Je vous raconte la deuxième partie de l’histoire d’Antoine, cet ancien enfant soldat qui s’est confié à moi. Antoine pense à ce qu’aurait été sa vie si ses parents n’avaient pas quitté Goma. Il pleure intérieurement.
Sur son visage, il n’y a aucune expression. S’il y a un signe de faiblesse sur le visage, la personne qui pleure est maltraitée dans le camp. Il faut paraître dur et rester fort.
Pour se protéger, il faut faire le dur. Antoine rit de la douleur. Des images horribles défilent dans sa tête. Des scènes dramatiques lui reviennent lorsqu’on se parle. Sous l’effet de la drogue, dans le camp d’entrainement, tout passe sous les yeux de ses compagnons d’armes qui sont aussi ses bourreaux. Mais même là, il est dans la retenue. Il doit être assez lucide pour s’arrêter lorsqu’il le faut. Les effets des drogues qu’ils prennent lui permettent de mieux supporter la douleur et les atrocités. Lorsque tout cela disparaît, Antoine a du mal à regarder sa réalité en face.
Une jambe en moins
« Deux ans après mon enrôlement, je perds ma jambe lors d’une attaque. Là encore, c’est une autre épreuve », regrette Antoine. Avec une seule jambe, l’enfant sait qu’il n’a plus de place dans sa troupe. En fait, personne ne veut d’un combattant estropié. La règle veut que ses frères d’armes le tuent. Antoine pour que le ciel épargne sa vie.
« Je me demande si c’est comme ça que je vais mourir. Abusé par des soldats et après avoir perdu une jambe, on te liquide ? Je suis déçu. Au moment de m’achever, l’un des soldats a demandé à abuser de moi une dernière fois. Dans ma tête, j’étais déjà mort. Il a pris mon corps et l’a amené vers la rivière. Je ne me suis même pas débattu. J’attendais juste que mon supplice arrive. Et à ce moment-là, il m’a sauvé », raconte Antoine. Le soldat lui pose une condition, courir. « En fait, ce soldat me dit qu’il a lui aussi été pris petit et il a eu pitié de moi. Lorsqu’il me relâche, il me demande de courir. Mais, s’il me rattrape, c’est fini pour moi. J’ai couru de toutes mes forces. Et comme je saignais beaucoup, j’ai fini par m’évanouir. La dernière chose que j’ai vue était le visage d’un inconnu. Après, plus rien », soupire Antoine. Je suis devenu proche de cet enfant.
Lorsqu’il retrouve ses esprits, Antoine apprend qu’il a été secouru par un villageois qui l’avait vu s’évanouir. Au début, il était réticent à l’idée de secourir un enfant soldat. Finalement, il a récupéré cet enfant.

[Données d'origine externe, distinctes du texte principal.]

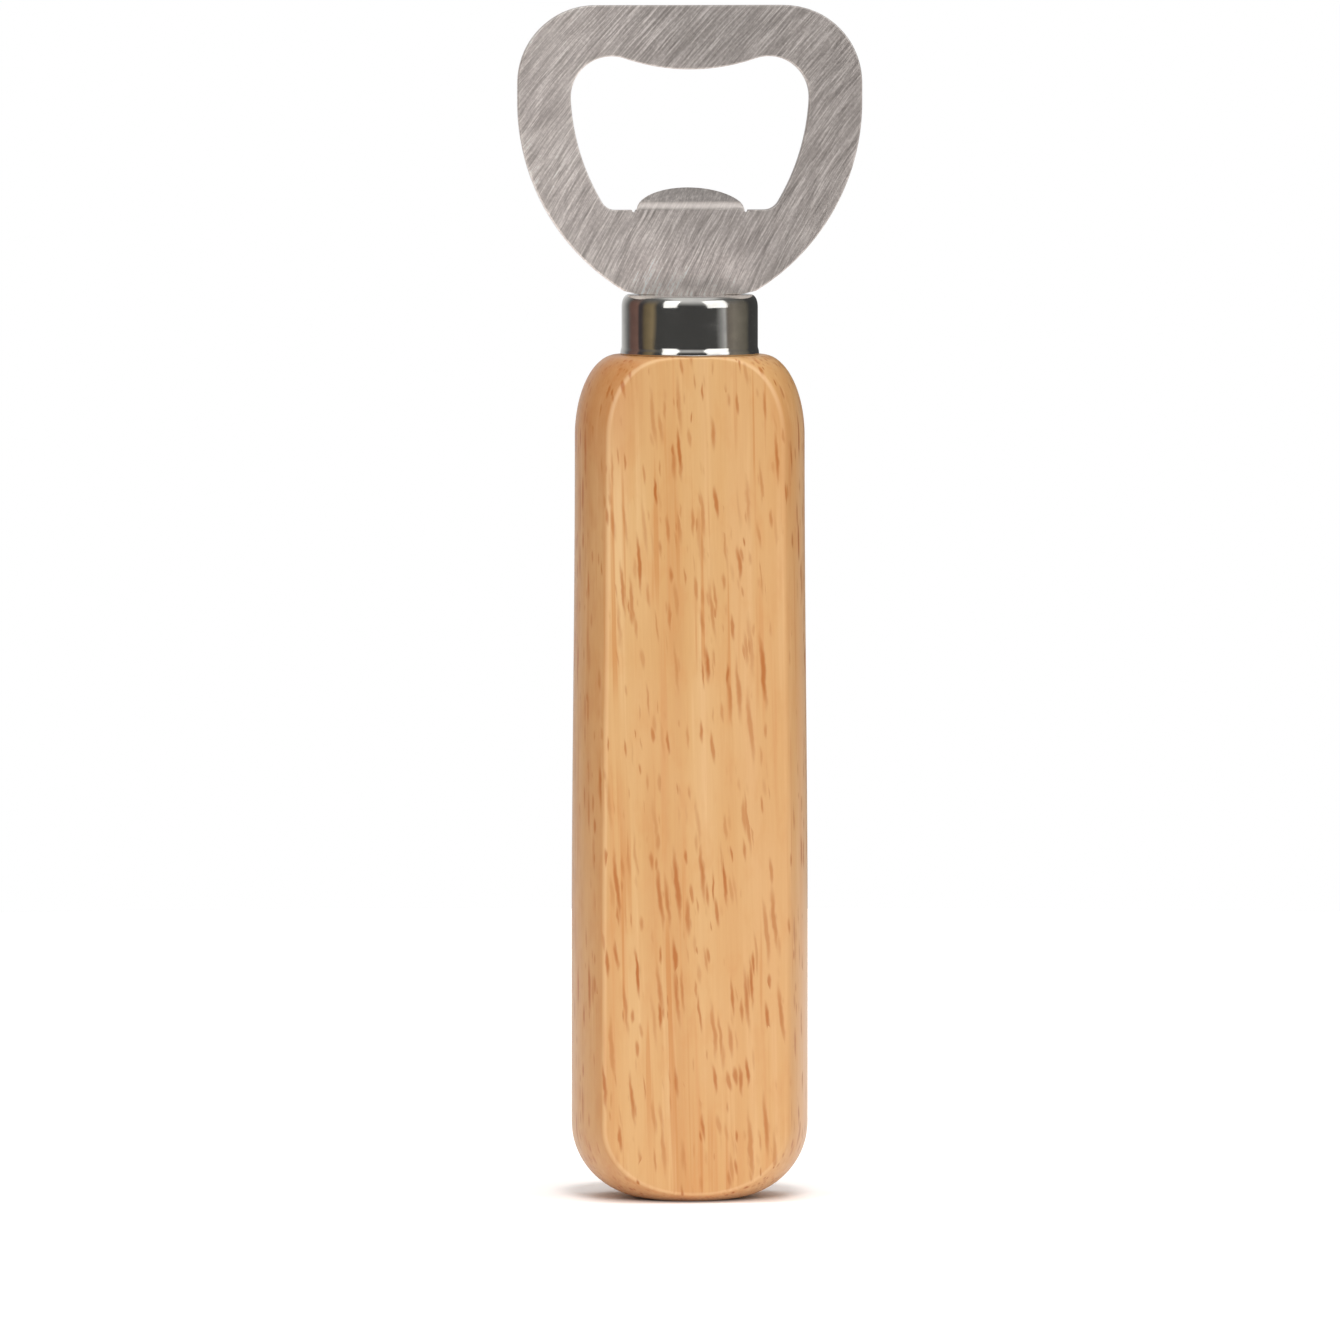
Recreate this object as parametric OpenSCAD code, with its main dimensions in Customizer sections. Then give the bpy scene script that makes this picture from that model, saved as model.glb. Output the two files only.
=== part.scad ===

Amputé, mais toujours en vie
« On est plus le même enfant après être passé par les armes. Aujourd’hui, j’ai des insomnies et plusieurs troubles psychologiques. Je prends des médicaments pour me soigner. Mais parfois, j’ai l’impression que ces médicaments ne marchent pas » me dit Antoine. Il espère oublier toutes les atrocités vécues ou bien que sa mémoire puisse effacer cette partie de sa vie. Mais, ces images d’horreur lui reviennent encore.
En fait, si Antoine m’a raconté son histoire, c’est pour éviter que ce qu’il a vécu ne puisse arriver à d’autres enfants. « Je veux aussi que les gens sachent qu’avoir été enfant dans un groupe armé est très traumatisant », conclut Antoine.
Je voudrais vraiment que les traitements qu’il prend puisse l’aider à se sentir mieux dans sa tête. Avec sa jambe, il est encore en vie. Je crois qu’il peut s’en sortir et reprendre sa vie d’enfant là où elle s’est arrêtée.
Courage Antoine. Je veux aussi que les enfants soient protégés des enrôlements forcés dans les groupes armés. Que les autorités puissent protéger les enfants pour qu’ils vivent dans un environnement sain.